Simran Shaikh, a transgender activist involved in raising awareness about Aids, feels they have been given "a weapon to defend" themselves, the report says.

Meanwhile, papers are also calling for the court to decriminalise homosexuality in view of Tuesday's judgement.

"Any debate on gender identity is incomplete without taking sexual orientation into account… Now after championing the rights of transgender persons, the court must recognise the gender identity of gay, lesbian and bisexual individuals as well," says the Hindustan Times.

Gandhis in war of words

In domestic politics, newspapers are prominently reporting the "war of words" between Priyanka and Varun Gandhi, grandchildren of former prime minister Indira Gandhi.

While Priyanka's mother Sonia Gandhi and brother Rahul are leaders of the Congress party, her cousin Varun is a member of the main opposition Bharatiya Janata Party.

Priyanka, while campaigning for her family for the ongoing elections, accused Varun of "betrayal" and said he needed to be shown the "right path" since he had "gone astray", media reports said.

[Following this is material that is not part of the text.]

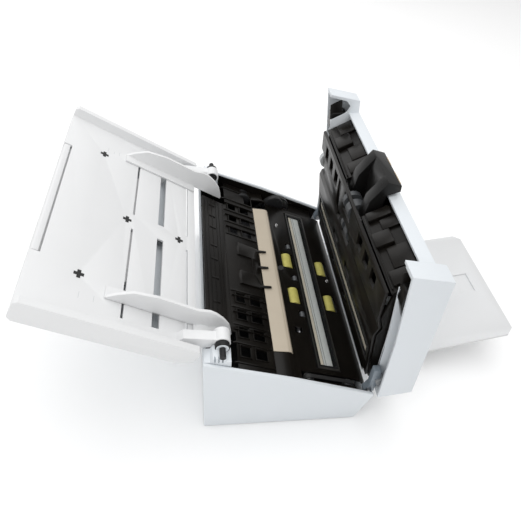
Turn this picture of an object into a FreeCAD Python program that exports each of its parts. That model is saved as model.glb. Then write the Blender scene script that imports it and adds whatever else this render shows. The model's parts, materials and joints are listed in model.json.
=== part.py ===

In response, Varun said he had never made personal attacks against others but his "decency and large-heartedness" should not be considered a weakness, reports said.

Sonia, Rahul and Varun are all contesting parliamentary elections from Uttar Pradesh.

Newspapers are capturing the exchange of "barbs" between the cousins in front-page headlines.

"Campaign gets vitriolic," reads the headline in The Pioneer. "Priyanka to Varun: this is no tea party, it's war," says The Asian Age.